# property sale price information



## JohnWishToRetire (Jul 28, 2015)

Hi

Can you get true full information about how much a property are selling for in an area, similar to the U.K. even if it's out of date by even up to 2 years ?


Bye John


----------



## Maggy Crawford (Sep 18, 2010)

You might want to Google Rightmove Portugal which has loads of information.


----------



## JohnWishToRetire (Jul 28, 2015)

Sorry I did not explain.

I am trying to find out the sold prices of properties, not the asking prices.

As you mention rightmove, they have a tab "Find Sold House Prices" for the UK.

I am trying to find out a similar thing for Portugal.


----------



## Speago (Jun 27, 2013)

Hi John

As far as I know, there is not an equivalent in Portugal.

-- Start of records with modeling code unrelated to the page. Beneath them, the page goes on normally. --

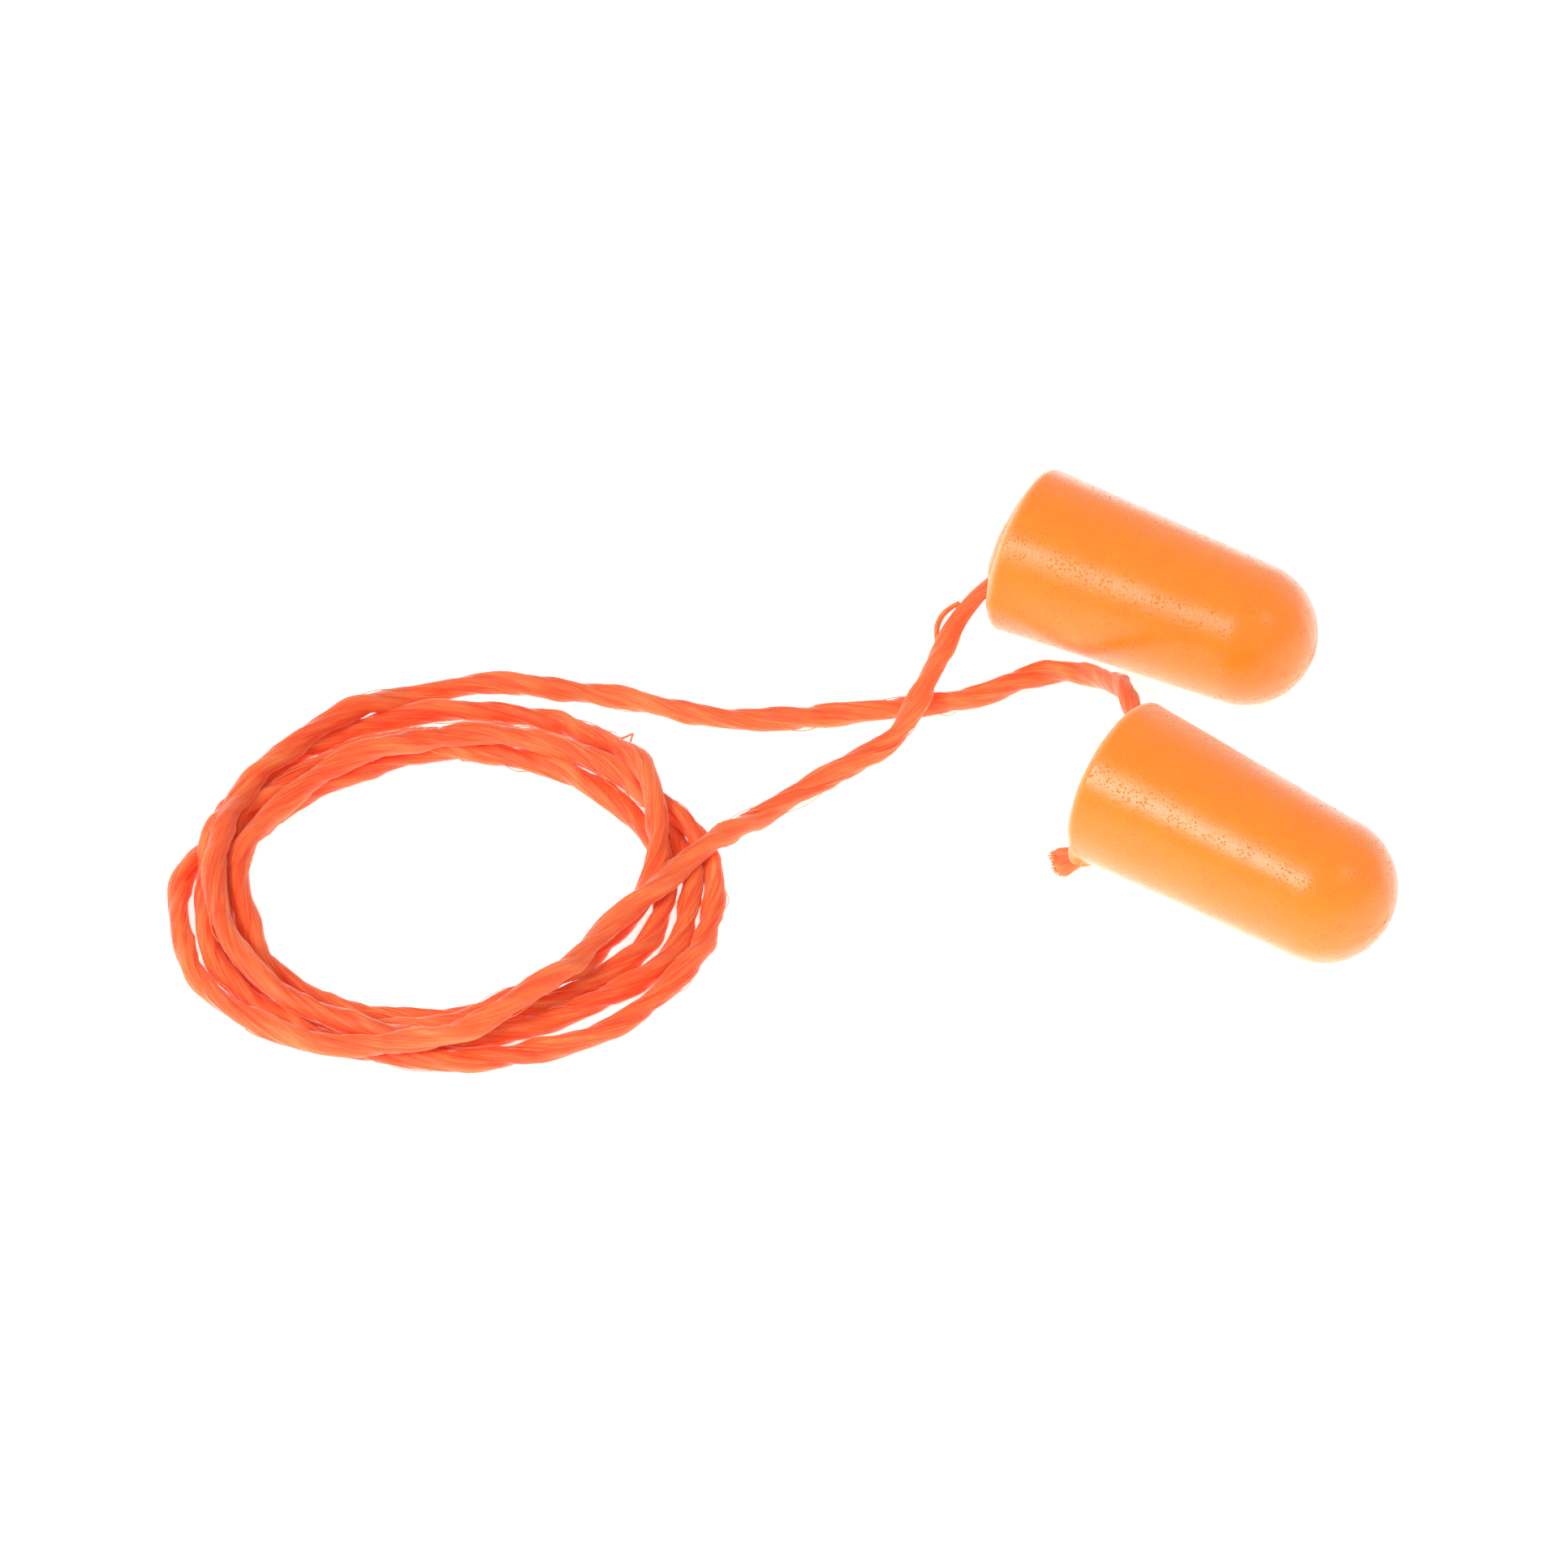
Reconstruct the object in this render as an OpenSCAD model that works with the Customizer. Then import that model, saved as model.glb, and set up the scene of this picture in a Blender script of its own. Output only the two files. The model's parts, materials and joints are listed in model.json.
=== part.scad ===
// Corded foam ear plugs: two tapered bullet-shaped plugs of soft foam, joined by one
// twisted cord that is threaded through a curved hole near each plug's base.
// Both plugs lie on their sides and the middle of the cord lies beside them as a coil.

/* [Foam plug] */
// Diameter of the flat base
base_d = 13; // [12:0.5:14]
// Length from the flat base to the tip of the dome
plug_l = 24.2; // [20:0.1:28]
// Angle between the side and the axis
taper = 3; // [1:0.5:5]
// Rounding of the corner between the base and the side
rim_r = 0.7; // [0.3:0.1:1]

/* [Cord] */
// Diameter of the free cord
cord_d = 1.9; // [1.6:0.1:2]
// Diameter of the cord where it is pinched by the foam at the mouth of the hole
pinch_d = 1.5; // [1.2:0.1:1.6]
// Diameter of the cord inside the foam
anchor_d = 1.5; // [1.2:0.1:1.6]
// Length of the cut end, measured from inside the rounded corner
tail_l = 1.9; // [1:0.1:3]

/* [Cord hole] */
// Distance from the plug's axis to the mouth that the cord goes in at
mouth_offset = 4.4; // [4:0.1:4.4]
// Radius of the puckered hollow at the mouth, in which the cord turns
pucker_r = 1.4; // [1.3:0.05:1.4]
// Angle between the hole and the base where it comes out at the corner
hole_slope = 50; // [40:1:55]
// How much smaller the hole's radius is than the cord's, so that the foam grips
grip = 0.05; // [0.02:0.01:0.1]

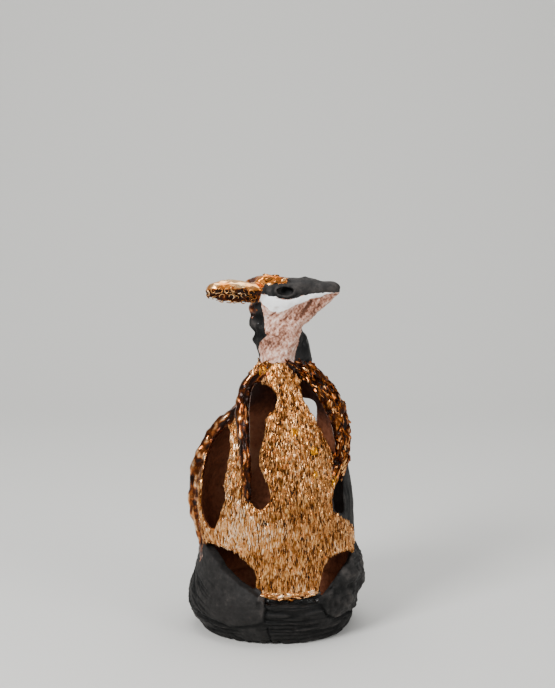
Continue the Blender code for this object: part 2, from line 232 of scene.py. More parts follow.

I have searched the internet but failed to find anything. 
I have read a few reports stating that the average house in Portugal sells for 25% lower than asking price, but that is all the info I can find. 

I think this figure doesn't really help much, as it will vary greatly from area to area.


----------



## BodgieMcBodge (Mar 8, 2013)

What you seem to be looking for does not exist and the property market in Portugal is very different to the property market in the UK. Ignoring the Algarve, there are a vast number of properties here which have remained unsold for years yet the sellers do not drop their prices, each sale is unique (except for new blocks of tourist flats). I have been trying to buy one particular property for over 2 years but the seller won't drop the price, no one else is interested, it has been empty for 6 years and now there is hole in the roof as the timbers rot away, whereas one property I bought I offered less then 50% of the asking price and they couldn't take my money quick enough. If the owner of a place dies the property is equally divided between the descendants so often several people who all have to agree if a sale ever takes place There are a relatively small number of sales and random pricing and you'll even find some places are at different prices with different agents. Here you'll have to put a lot more effort and talk to a lot more people before you make up your own mind on how much a property is worth to you. The estate agents here do not all use similar "format" to present a property thus making it difficult to compare places from different agents. There are some local, usually expat, agents here who will "represent" you and trawl the through the properties to find places which match any criteria you have and arrange all the viewings with different agents so a good one is an invaluable time save a bad one is well ..bad.


----------



## Mattskii (Oct 28, 2009)

I agree with Bodgie. When we purchased our place it was on the market at a way too high a price, and even after them coming down 15K it was still too expensive. But at the end of the day it would still be sitting here empty now if we had not agreed to pay the price. And it was a bargain compared to the prices we are used to, just what we wanted, just where we wanted.... so you have to pay up if you want it. Pick your agent wisely. I cannot stress that enough. Ask around, find out what their local reputation is.


----------